··· Information given ···
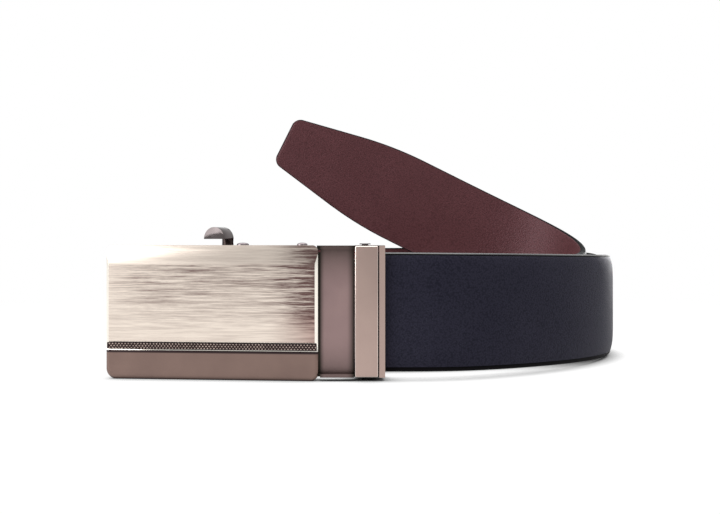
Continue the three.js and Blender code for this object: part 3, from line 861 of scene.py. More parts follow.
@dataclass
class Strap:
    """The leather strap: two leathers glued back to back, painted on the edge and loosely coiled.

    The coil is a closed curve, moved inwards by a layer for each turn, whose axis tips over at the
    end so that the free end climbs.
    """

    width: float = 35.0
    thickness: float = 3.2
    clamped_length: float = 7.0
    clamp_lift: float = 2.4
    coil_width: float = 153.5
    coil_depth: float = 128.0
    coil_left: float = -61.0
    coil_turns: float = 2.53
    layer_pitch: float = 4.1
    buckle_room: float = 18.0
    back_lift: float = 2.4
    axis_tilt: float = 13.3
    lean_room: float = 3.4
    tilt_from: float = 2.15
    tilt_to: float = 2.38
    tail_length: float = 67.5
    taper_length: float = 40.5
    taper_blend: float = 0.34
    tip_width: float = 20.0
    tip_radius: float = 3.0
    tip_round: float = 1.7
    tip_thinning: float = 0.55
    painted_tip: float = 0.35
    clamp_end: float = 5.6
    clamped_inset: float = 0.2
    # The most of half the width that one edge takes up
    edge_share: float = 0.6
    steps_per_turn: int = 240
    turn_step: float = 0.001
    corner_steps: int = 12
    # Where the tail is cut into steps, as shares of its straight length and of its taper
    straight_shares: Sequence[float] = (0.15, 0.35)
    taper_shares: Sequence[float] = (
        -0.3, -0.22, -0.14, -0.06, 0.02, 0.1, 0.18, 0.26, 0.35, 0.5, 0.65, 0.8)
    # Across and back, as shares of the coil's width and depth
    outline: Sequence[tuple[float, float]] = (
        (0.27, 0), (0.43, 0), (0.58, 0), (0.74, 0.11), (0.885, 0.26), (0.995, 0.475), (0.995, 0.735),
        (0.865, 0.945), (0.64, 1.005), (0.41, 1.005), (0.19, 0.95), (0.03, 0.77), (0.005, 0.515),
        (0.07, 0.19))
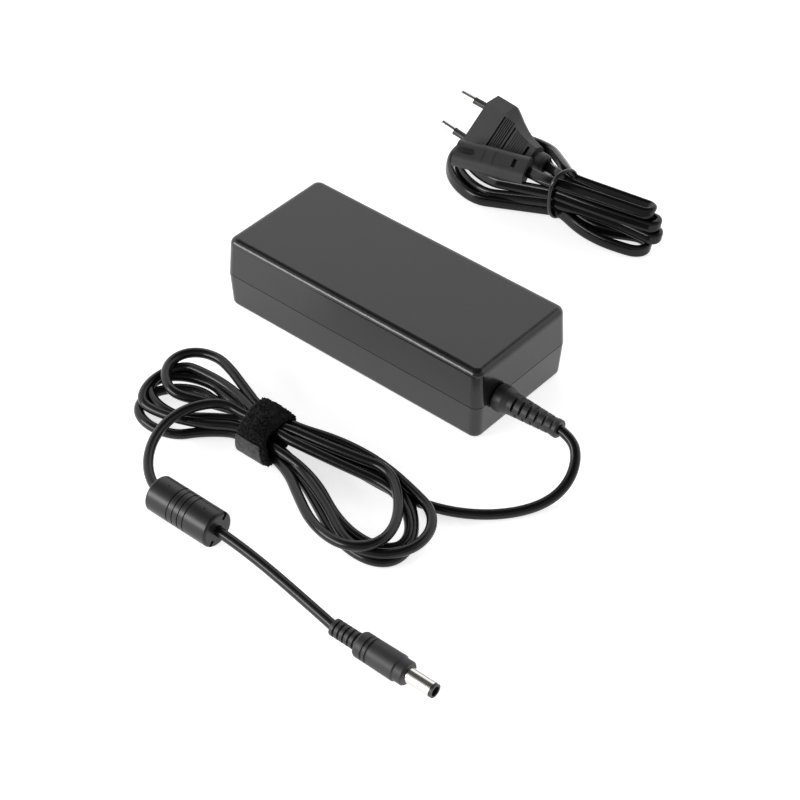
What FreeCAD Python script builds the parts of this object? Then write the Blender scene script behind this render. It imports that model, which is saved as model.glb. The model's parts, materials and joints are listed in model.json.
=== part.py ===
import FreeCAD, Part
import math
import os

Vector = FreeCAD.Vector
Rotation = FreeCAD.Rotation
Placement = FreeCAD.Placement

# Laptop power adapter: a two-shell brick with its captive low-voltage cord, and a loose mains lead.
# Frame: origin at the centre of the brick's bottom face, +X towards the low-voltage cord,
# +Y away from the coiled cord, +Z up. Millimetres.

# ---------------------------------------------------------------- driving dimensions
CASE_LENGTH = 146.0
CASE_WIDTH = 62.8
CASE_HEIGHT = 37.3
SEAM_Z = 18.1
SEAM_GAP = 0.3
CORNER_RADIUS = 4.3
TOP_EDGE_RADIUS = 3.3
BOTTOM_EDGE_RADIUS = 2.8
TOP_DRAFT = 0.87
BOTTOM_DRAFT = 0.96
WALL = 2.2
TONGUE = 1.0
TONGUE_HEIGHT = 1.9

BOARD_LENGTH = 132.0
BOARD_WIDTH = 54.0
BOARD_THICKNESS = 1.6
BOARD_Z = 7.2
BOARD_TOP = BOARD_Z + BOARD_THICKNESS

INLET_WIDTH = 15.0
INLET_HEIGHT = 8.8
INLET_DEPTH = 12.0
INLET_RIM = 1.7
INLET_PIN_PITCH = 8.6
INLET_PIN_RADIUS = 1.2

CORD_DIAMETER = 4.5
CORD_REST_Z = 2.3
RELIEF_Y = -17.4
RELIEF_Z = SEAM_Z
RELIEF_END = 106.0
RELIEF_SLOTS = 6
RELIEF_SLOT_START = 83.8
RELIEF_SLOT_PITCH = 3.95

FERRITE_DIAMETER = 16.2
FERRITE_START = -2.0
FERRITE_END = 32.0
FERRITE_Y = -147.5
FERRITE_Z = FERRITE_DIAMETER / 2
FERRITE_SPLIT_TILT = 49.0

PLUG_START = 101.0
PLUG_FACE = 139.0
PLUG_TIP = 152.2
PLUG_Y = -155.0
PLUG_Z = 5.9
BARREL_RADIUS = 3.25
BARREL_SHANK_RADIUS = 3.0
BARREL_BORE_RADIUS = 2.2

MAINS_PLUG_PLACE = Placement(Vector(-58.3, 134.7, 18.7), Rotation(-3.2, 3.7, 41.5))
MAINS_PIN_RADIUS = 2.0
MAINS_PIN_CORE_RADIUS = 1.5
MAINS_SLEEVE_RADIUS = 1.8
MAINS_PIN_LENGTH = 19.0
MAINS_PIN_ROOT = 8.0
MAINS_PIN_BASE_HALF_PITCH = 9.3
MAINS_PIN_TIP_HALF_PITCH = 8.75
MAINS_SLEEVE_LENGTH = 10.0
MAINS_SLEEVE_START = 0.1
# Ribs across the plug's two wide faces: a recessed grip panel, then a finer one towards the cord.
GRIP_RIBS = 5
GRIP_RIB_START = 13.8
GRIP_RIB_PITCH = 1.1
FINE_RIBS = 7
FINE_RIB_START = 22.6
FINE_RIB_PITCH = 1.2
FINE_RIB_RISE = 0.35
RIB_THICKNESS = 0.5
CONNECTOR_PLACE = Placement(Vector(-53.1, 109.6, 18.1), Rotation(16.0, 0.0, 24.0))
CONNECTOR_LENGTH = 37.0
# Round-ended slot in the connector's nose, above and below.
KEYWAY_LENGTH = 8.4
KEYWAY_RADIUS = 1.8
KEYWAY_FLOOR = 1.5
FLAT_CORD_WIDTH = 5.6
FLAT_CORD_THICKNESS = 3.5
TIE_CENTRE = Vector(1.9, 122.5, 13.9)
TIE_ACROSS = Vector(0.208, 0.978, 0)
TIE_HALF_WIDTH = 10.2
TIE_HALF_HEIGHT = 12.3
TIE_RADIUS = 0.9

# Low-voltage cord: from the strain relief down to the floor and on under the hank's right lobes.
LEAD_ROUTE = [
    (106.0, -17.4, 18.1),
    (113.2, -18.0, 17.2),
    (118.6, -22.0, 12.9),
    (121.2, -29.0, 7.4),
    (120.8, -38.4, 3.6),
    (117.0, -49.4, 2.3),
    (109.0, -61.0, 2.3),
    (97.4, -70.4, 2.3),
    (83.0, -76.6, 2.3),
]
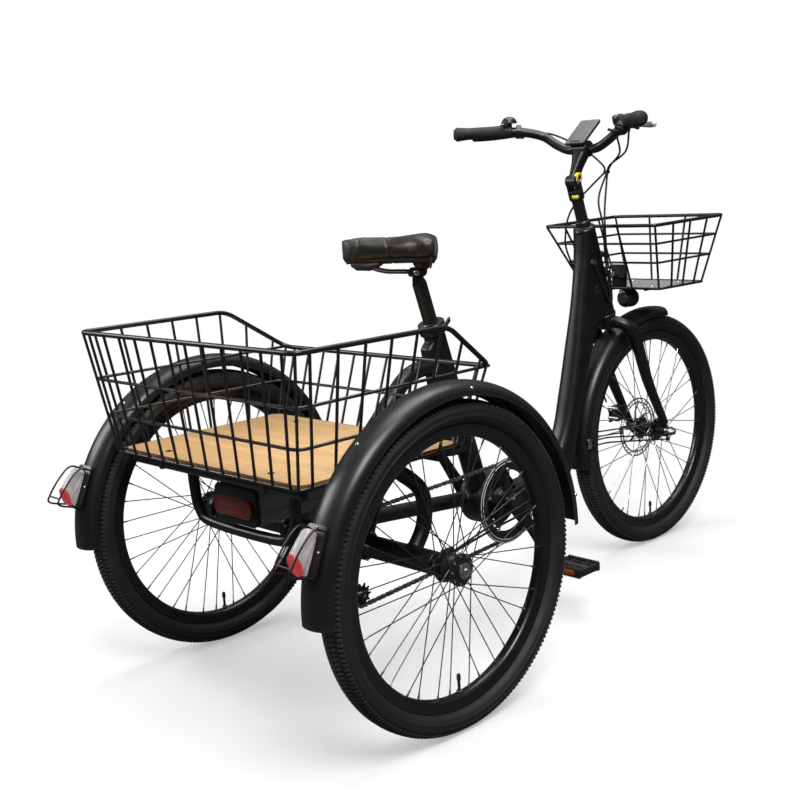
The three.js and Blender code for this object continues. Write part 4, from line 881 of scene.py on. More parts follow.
···
**Work required**
Print out every record again, exactly and in full.

**Exercise result**
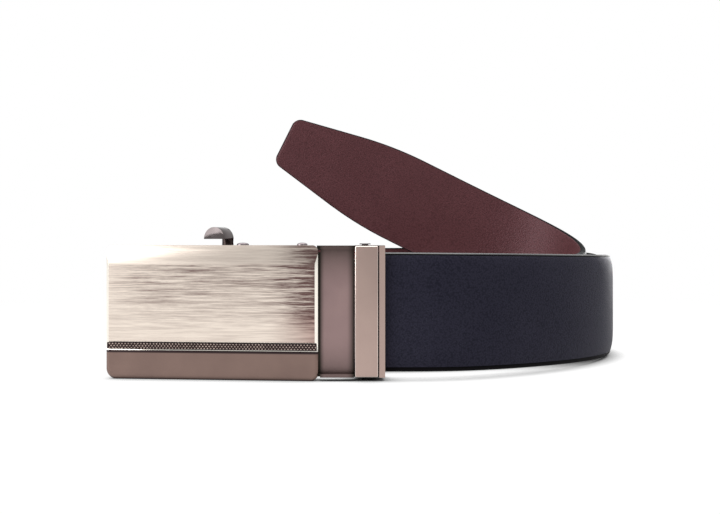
Continue the three.js and Blender code for this object: part 3, from line 861 of scene.py. More parts follow.
@dataclass
class Strap:
    """The leather strap: two leathers glued back to back, painted on the edge and loosely coiled.

    The coil is a closed curve, moved inwards by a layer for each turn, whose axis tips over at the
    end so that the free end climbs.
    """

    width: float = 35.0
    thickness: float = 3.2
    clamped_length: float = 7.0
    clamp_lift: float = 2.4
    coil_width: float = 153.5
    coil_depth: float = 128.0
    coil_left: float = -61.0
    coil_turns: float = 2.53
    layer_pitch: float = 4.1
    buckle_room: float = 18.0
    back_lift: float = 2.4
    axis_tilt: float = 13.3
    lean_room: float = 3.4
    tilt_from: float = 2.15
    tilt_to: float = 2.38
    tail_length: float = 67.5
    taper_length: float = 40.5
    taper_blend: float = 0.34
    tip_width: float = 20.0
    tip_radius: float = 3.0
    tip_round: float = 1.7
    tip_thinning: float = 0.55
    painted_tip: float = 0.35
    clamp_end: float = 5.6
    clamped_inset: float = 0.2
    # The most of half the width that one edge takes up
    edge_share: float = 0.6
    steps_per_turn: int = 240
    turn_step: float = 0.001
    corner_steps: int = 12
    # Where the tail is cut into steps, as shares of its straight length and of its taper
    straight_shares: Sequence[float] = (0.15, 0.35)
    taper_shares: Sequence[float] = (
        -0.3, -0.22, -0.14, -0.06, 0.02, 0.1, 0.18, 0.26, 0.35, 0.5, 0.65, 0.8)
    # Across and back, as shares of the coil's width and depth
    outline: Sequence[tuple[float, float]] = (
        (0.27, 0), (0.43, 0), (0.58, 0), (0.74, 0.11), (0.885, 0.26), (0.995, 0.475), (0.995, 0.735),
        (0.865, 0.945), (0.64, 1.005), (0.41, 1.005), (0.19, 0.95), (0.03, 0.77), (0.005, 0.515),
        (0.07, 0.19))
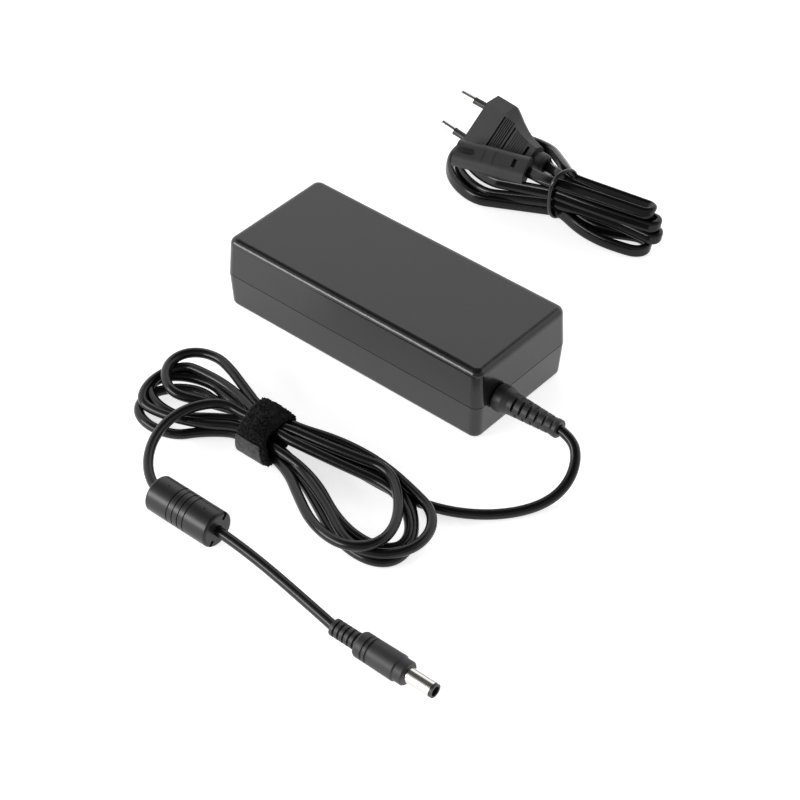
What FreeCAD Python script builds the parts of this object? Then write the Blender scene script behind this render. It imports that model, which is saved as model.glb. The model's parts, materials and joints are listed in model.json.
=== part.py ===
import FreeCAD, Part
import math
import os

Vector = FreeCAD.Vector
Rotation = FreeCAD.Rotation
Placement = FreeCAD.Placement

# Laptop power adapter: a two-shell brick with its captive low-voltage cord, and a loose mains lead.
# Frame: origin at the centre of the brick's bottom face, +X towards the low-voltage cord,
# +Y away from the coiled cord, +Z up. Millimetres.

# ---------------------------------------------------------------- driving dimensions
CASE_LENGTH = 146.0
CASE_WIDTH = 62.8
CASE_HEIGHT = 37.3
SEAM_Z = 18.1
SEAM_GAP = 0.3
CORNER_RADIUS = 4.3
TOP_EDGE_RADIUS = 3.3
BOTTOM_EDGE_RADIUS = 2.8
TOP_DRAFT = 0.87
BOTTOM_DRAFT = 0.96
WALL = 2.2
TONGUE = 1.0
TONGUE_HEIGHT = 1.9

BOARD_LENGTH = 132.0
BOARD_WIDTH = 54.0
BOARD_THICKNESS = 1.6
BOARD_Z = 7.2
BOARD_TOP = BOARD_Z + BOARD_THICKNESS

INLET_WIDTH = 15.0
INLET_HEIGHT = 8.8
INLET_DEPTH = 12.0
INLET_RIM = 1.7
INLET_PIN_PITCH = 8.6
INLET_PIN_RADIUS = 1.2

CORD_DIAMETER = 4.5
CORD_REST_Z = 2.3
RELIEF_Y = -17.4
RELIEF_Z = SEAM_Z
RELIEF_END = 106.0
RELIEF_SLOTS = 6
RELIEF_SLOT_START = 83.8
RELIEF_SLOT_PITCH = 3.95

FERRITE_DIAMETER = 16.2
FERRITE_START = -2.0
FERRITE_END = 32.0
FERRITE_Y = -147.5
FERRITE_Z = FERRITE_DIAMETER / 2
FERRITE_SPLIT_TILT = 49.0

PLUG_START = 101.0
PLUG_FACE = 139.0
PLUG_TIP = 152.2
PLUG_Y = -155.0
PLUG_Z = 5.9
BARREL_RADIUS = 3.25
BARREL_SHANK_RADIUS = 3.0
BARREL_BORE_RADIUS = 2.2

MAINS_PLUG_PLACE = Placement(Vector(-58.3, 134.7, 18.7), Rotation(-3.2, 3.7, 41.5))
MAINS_PIN_RADIUS = 2.0
MAINS_PIN_CORE_RADIUS = 1.5
MAINS_SLEEVE_RADIUS = 1.8
MAINS_PIN_LENGTH = 19.0
MAINS_PIN_ROOT = 8.0
MAINS_PIN_BASE_HALF_PITCH = 9.3
MAINS_PIN_TIP_HALF_PITCH = 8.75
MAINS_SLEEVE_LENGTH = 10.0
MAINS_SLEEVE_START = 0.1
# Ribs across the plug's two wide faces: a recessed grip panel, then a finer one towards the cord.
GRIP_RIBS = 5
GRIP_RIB_START = 13.8
GRIP_RIB_PITCH = 1.1
FINE_RIBS = 7
FINE_RIB_START = 22.6
FINE_RIB_PITCH = 1.2
FINE_RIB_RISE = 0.35
RIB_THICKNESS = 0.5
CONNECTOR_PLACE = Placement(Vector(-53.1, 109.6, 18.1), Rotation(16.0, 0.0, 24.0))
CONNECTOR_LENGTH = 37.0
# Round-ended slot in the connector's nose, above and below.
KEYWAY_LENGTH = 8.4
KEYWAY_RADIUS = 1.8
KEYWAY_FLOOR = 1.5
FLAT_CORD_WIDTH = 5.6
FLAT_CORD_THICKNESS = 3.5
TIE_CENTRE = Vector(1.9, 122.5, 13.9)
TIE_ACROSS = Vector(0.208, 0.978, 0)
TIE_HALF_WIDTH = 10.2
TIE_HALF_HEIGHT = 12.3
TIE_RADIUS = 0.9

# Low-voltage cord: from the strain relief down to the floor and on under the hank's right lobes.
LEAD_ROUTE = [
    (106.0, -17.4, 18.1),
    (113.2, -18.0, 17.2),
    (118.6, -22.0, 12.9),
    (121.2, -29.0, 7.4),
    (120.8, -38.4, 3.6),
    (117.0, -49.4, 2.3),
    (109.0, -61.0, 2.3),
    (97.4, -70.4, 2.3),
    (83.0, -76.6, 2.3),
]
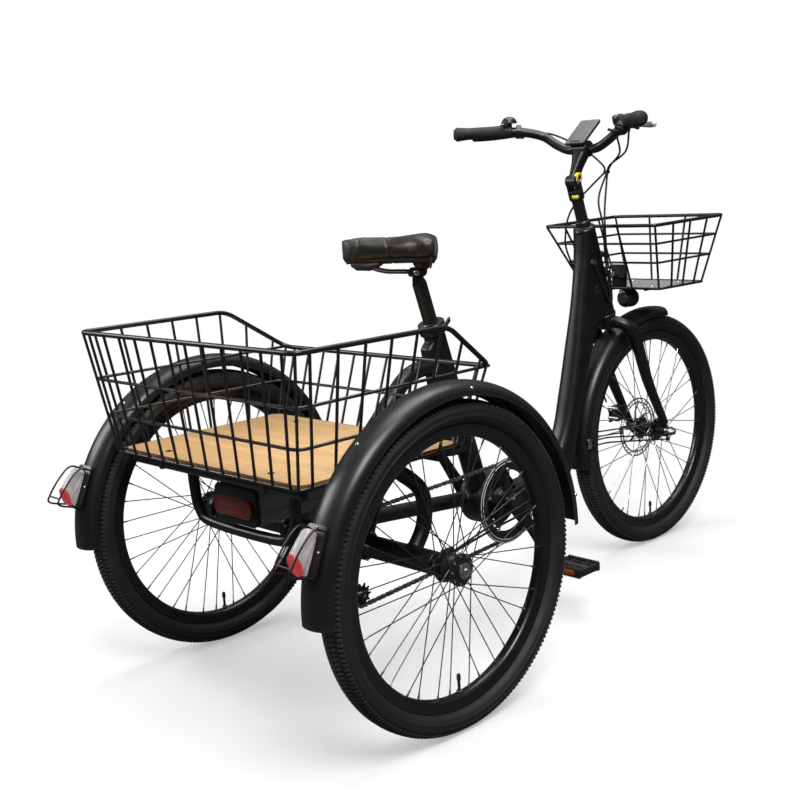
The three.js and Blender code for this object continues. Write part 4, from line 881 of scene.py on. More parts follow.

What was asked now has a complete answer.